→ **Aim of the task**
Reproduce each line exactly, including spacing and punctuation.

— Start Collected data —

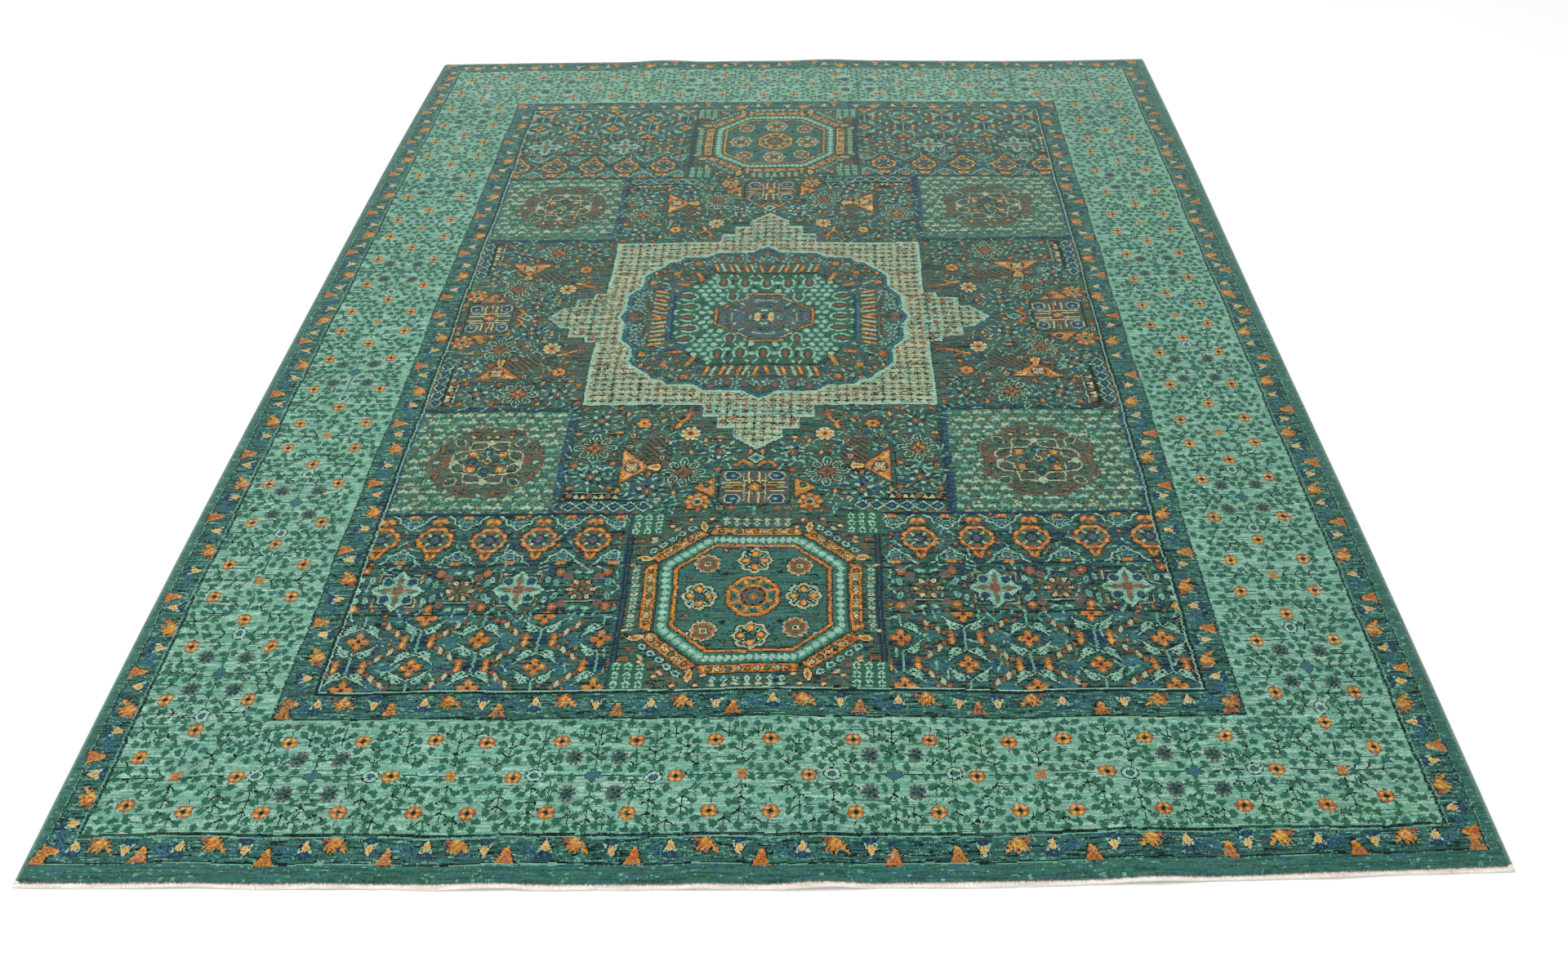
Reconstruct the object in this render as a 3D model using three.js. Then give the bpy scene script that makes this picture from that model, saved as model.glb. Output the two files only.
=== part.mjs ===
// A hand-knotted wool rug, lying face up on a flat floor, in millimetres with +Z up.
// +Y runs along the rug to its far end and +X to its right side. The origin is on the floor
// under the middle of the rug's outer box.
//
// The rug has five pieces. The body is the knotted pile with its cotton foundation. A wool
// binding is wound along each side of it, and a narrow flat-woven cotton web, turned under and
// sewn down, finishes each end. Every piece is first made flat, at its cut size, and then laid:
// the edges bow out a little, as hand weaving does, and a few low ripples lift the ends.

import * as THREE from "three";

// Cut size of the whole rug, with its bindings and webs.
const RUG_WIDTH = 2440;
const RUG_LENGTH = 3170;

// The pieces, flat.
const PILE_THICKNESS = 9;
const PILE_EDGE_ROUNDING = 3;
const BINDING_DIAMETER = 7;
const WEB_WIDTH = 13;
const WEB_THICKNESS = 4.5;
const WEB_EDGE_ROUNDING = 1.6;
const SEAM_GAP = 0.3;

// How far each edge bows outwards: the heights of 1, 2, 3 ... half waves along that edge.
const BOWS = {
  left: [19, 0, 2],
  right: [7, 0, 2],
  near: [18.5, -2.2],
  far: [7, 6, -4, 3],
};

// Low ripples that lift an end off the floor. Across is the place of the crest along the end,
// half width the distance from the crest to the floor on each side, and reach the distance
// that the ripple runs into the rug.
const RIPPLES = [
  { end: "near", across: 93, height: 8, halfWidth: 95, reach: 340 },
  { end: "near", across: 630, height: 6.5, halfWidth: 110, reach: 300 },
  { end: "near", across: -450, height: 5.5, halfWidth: 100, reach: 260 },
  { end: "near", across: -100, height: 3.5, halfWidth: 80, reach: 200 },
  { end: "near", across: -720, height: 2.5, halfWidth: 100, reach: 200 },
  { end: "near", across: -960, height: 3, halfWidth: 110, reach: 220 },
  { end: "near", across: 930, height: 2, halfWidth: 120, reach: 220 },
  { end: "far", across: -450, height: 6, halfWidth: 150, reach: 320 },
  { end: "far", across: 120, height: 4, halfWidth: 160, reach: 280 },
];

// Steps of the meshes. Rows are close together at the two ends, where the ripples are.
const STEPS_ACROSS = 84;
const STEPS_ALONG = 22;
const END_ROW_SHARE = 0.16;
const BINDING_STEPS = 60;
const BINDING_SIDES = 8;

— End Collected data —

→ **Worked solution**
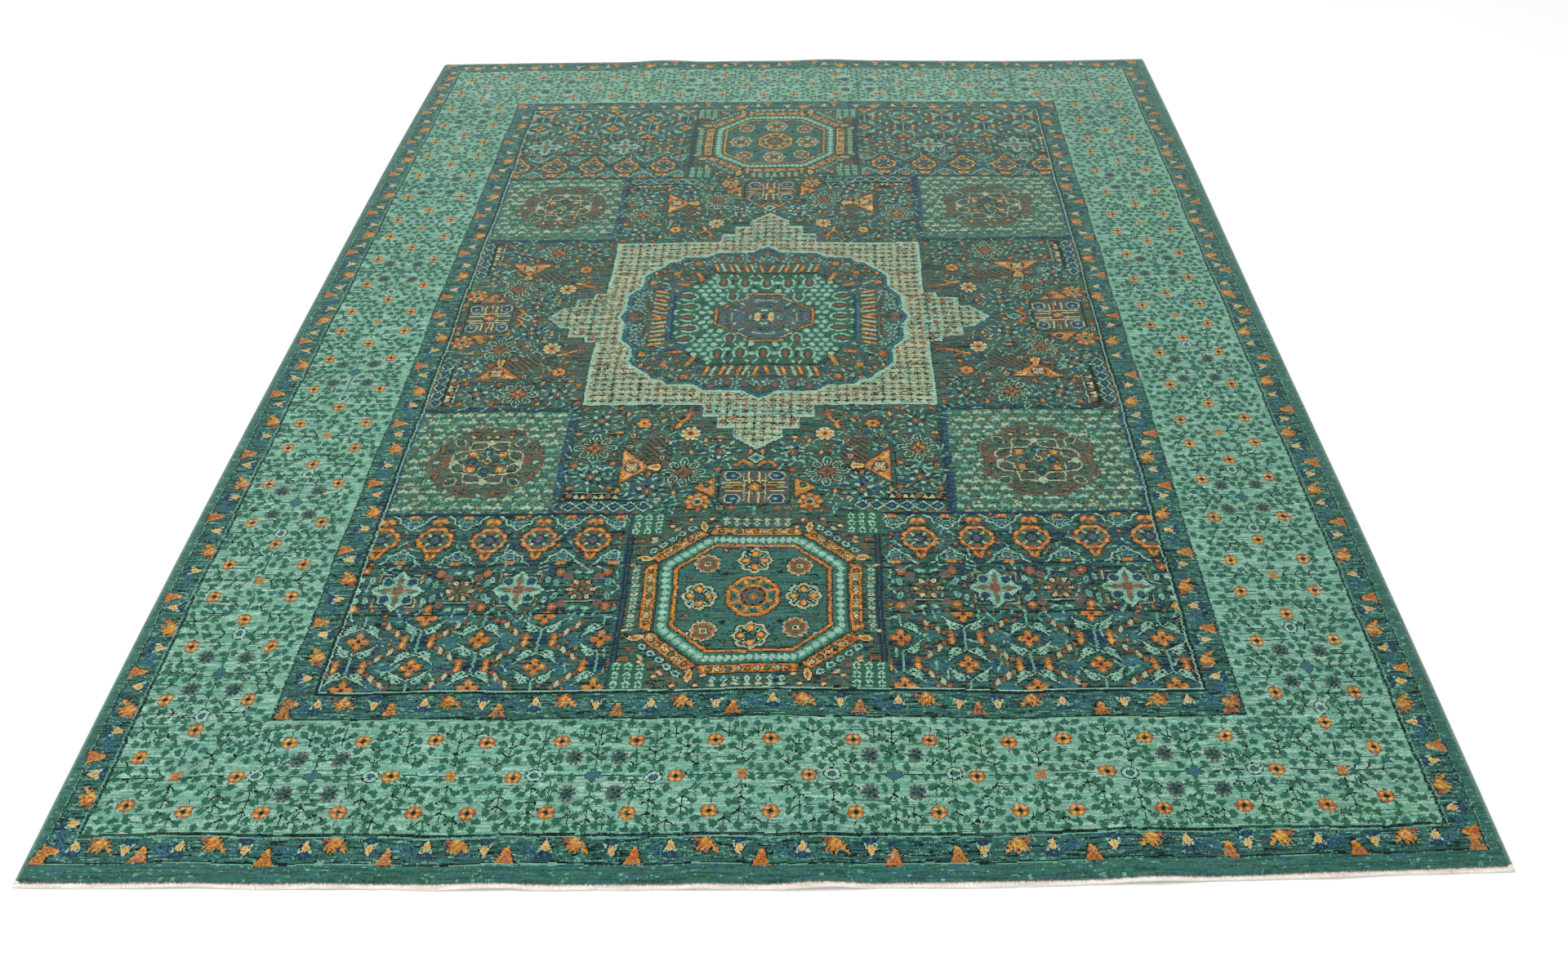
Reconstruct the object in this render as a 3D model using three.js. Then give the bpy scene script that makes this picture from that model, saved as model.glb. Output the two files only.
=== part.mjs ===
// A hand-knotted wool rug, lying face up on a flat floor, in millimetres with +Z up.
// +Y runs along the rug to its far end and +X to its right side. The origin is on the floor
// under the middle of the rug's outer box.
//
// The rug has five pieces. The body is the knotted pile with its cotton foundation. A wool
// binding is wound along each side of it, and a narrow flat-woven cotton web, turned under and
// sewn down, finishes each end. Every piece is first made flat, at its cut size, and then laid:
// the edges bow out a little, as hand weaving does, and a few low ripples lift the ends.

import * as THREE from "three";

// Cut size of the whole rug, with its bindings and webs.
const RUG_WIDTH = 2440;
const RUG_LENGTH = 3170;

// The pieces, flat.
const PILE_THICKNESS = 9;
const PILE_EDGE_ROUNDING = 3;
const BINDING_DIAMETER = 7;
const WEB_WIDTH = 13;
const WEB_THICKNESS = 4.5;
const WEB_EDGE_ROUNDING = 1.6;
const SEAM_GAP = 0.3;

// How far each edge bows outwards: the heights of 1, 2, 3 ... half waves along that edge.
const BOWS = {
  left: [19, 0, 2],
  right: [7, 0, 2],
  near: [18.5, -2.2],
  far: [7, 6, -4, 3],
};

// Low ripples that lift an end off the floor. Across is the place of the crest along the end,
// half width the distance from the crest to the floor on each side, and reach the distance
// that the ripple runs into the rug.
const RIPPLES = [
  { end: "near", across: 93, height: 8, halfWidth: 95, reach: 340 },
  { end: "near", across: 630, height: 6.5, halfWidth: 110, reach: 300 },
  { end: "near", across: -450, height: 5.5, halfWidth: 100, reach: 260 },
  { end: "near", across: -100, height: 3.5, halfWidth: 80, reach: 200 },
  { end: "near", across: -720, height: 2.5, halfWidth: 100, reach: 200 },
  { end: "near", across: -960, height: 3, halfWidth: 110, reach: 220 },
  { end: "near", across: 930, height: 2, halfWidth: 120, reach: 220 },
  { end: "far", across: -450, height: 6, halfWidth: 150, reach: 320 },
  { end: "far", across: 120, height: 4, halfWidth: 160, reach: 280 },
];

// Steps of the meshes. Rows are close together at the two ends, where the ripples are.
const STEPS_ACROSS = 84;
const STEPS_ALONG = 22;
const END_ROW_SHARE = 0.16;
const BINDING_STEPS = 60;
const BINDING_SIDES = 8;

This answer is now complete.